In more complex software than the trivial examples above, where the function that calls Lock has various places to return, or the entire function must be locked, it is common to use a defer to ensure Unlock is called prior to the function returning, like so:

func process() {
    mu.Lock()
    defer mu.Unlock()
    
    // Process...
}

This ensures that no matter what branch the code takes inside the function, Unlock will always be called. As a bonus, we can add code to the function without worrying we may miss a case where Unlock must be called.

Deadlocks

- Forget to unlock

It is absolutely crucial to call Unlock! If you don’t all other goroutines will wait indefinitely for the Unlock call, meaning they will never proceed and the program will grind to a halt.

fatal error: all goroutines are asleep - deadlock!

goroutine 1 [semacquire]:
sync.runtime_Semacquire(0x1f6b7c, 0x876e0)
	/usr/local/go/src/runtime/sema.go:47 +0x40
sync.(*WaitGroup).Wait(0x1f6b70, 0x1)
	/usr/local/go/src/sync/waitgroup.go:127 +0x100
main.main()
	/tmp/sandbox022115118/main.go:35 +0x160

- Multiple calls to lock

Calling lock from multiple places on the same Mutex.
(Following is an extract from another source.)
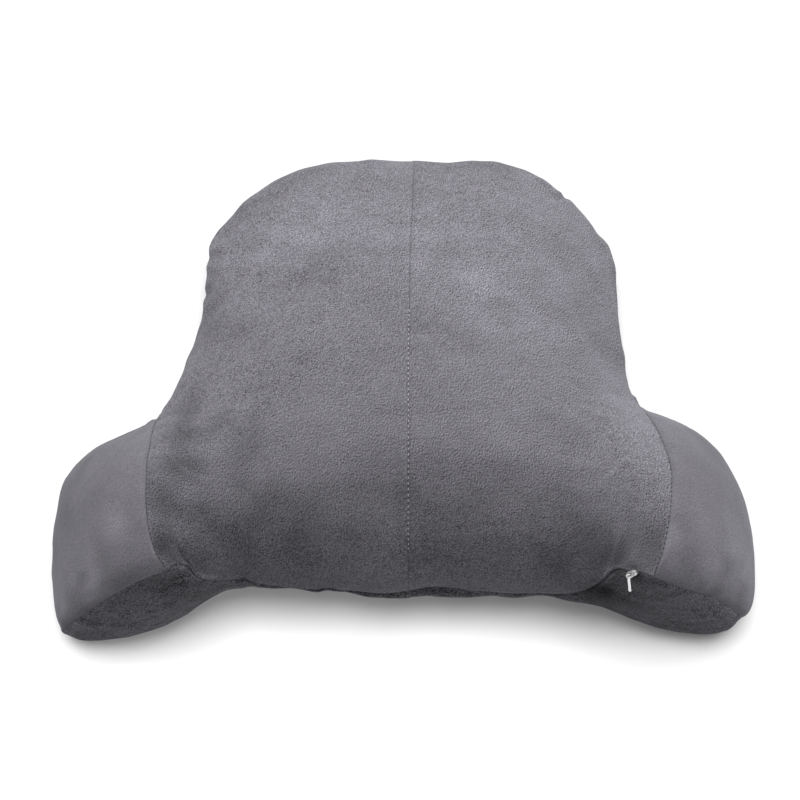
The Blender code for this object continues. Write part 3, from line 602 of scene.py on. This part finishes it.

It’s possible that Lock is called by the same goroutine that already has the lock prior to it being unlocked, we’ll end up in another deadlock situation.

package main

import (
        "fmt"
        "sync"
)

var mu sync.Mutex

func funcA() {
    mu.Lock()
    funcB()
    mu.Unlock()
}

func funcB() {
    mu.Lock()
    fmt.Println("Hello, World")
    mu.Unlock()
}

func main() {
    funcA()
}

Playground

Output
fatal error: all goroutines are asleep - deadlock!

goroutine 1 [semacquire]:
sync.runtime_Semacquire(0x1043411c, 0x1)
	/usr/local/go/src/runtime/sema.go:47 +0x40
sync.(*Mutex).Lock(0x10434118, 0x0)
	/usr/local/go/src/sync/mutex.go:83 +0x200
main.funcB()
	/tmp/sandbox352026507/main.go:17 +0x40
main.funcA()
	/tmp/sandbox352026507/main.go:12 +0x40
main.main()
	/tmp/sandbox352026507/main.go:23 +0x80

The reason for this is that funcB, running in the same goroutine as funcA, tries to acquire a Lock on the same Mutex that funcA already locked. Because Lock blocks until the lock can be acquired, we’ll never reach the Unlock in funcA, and the program halts.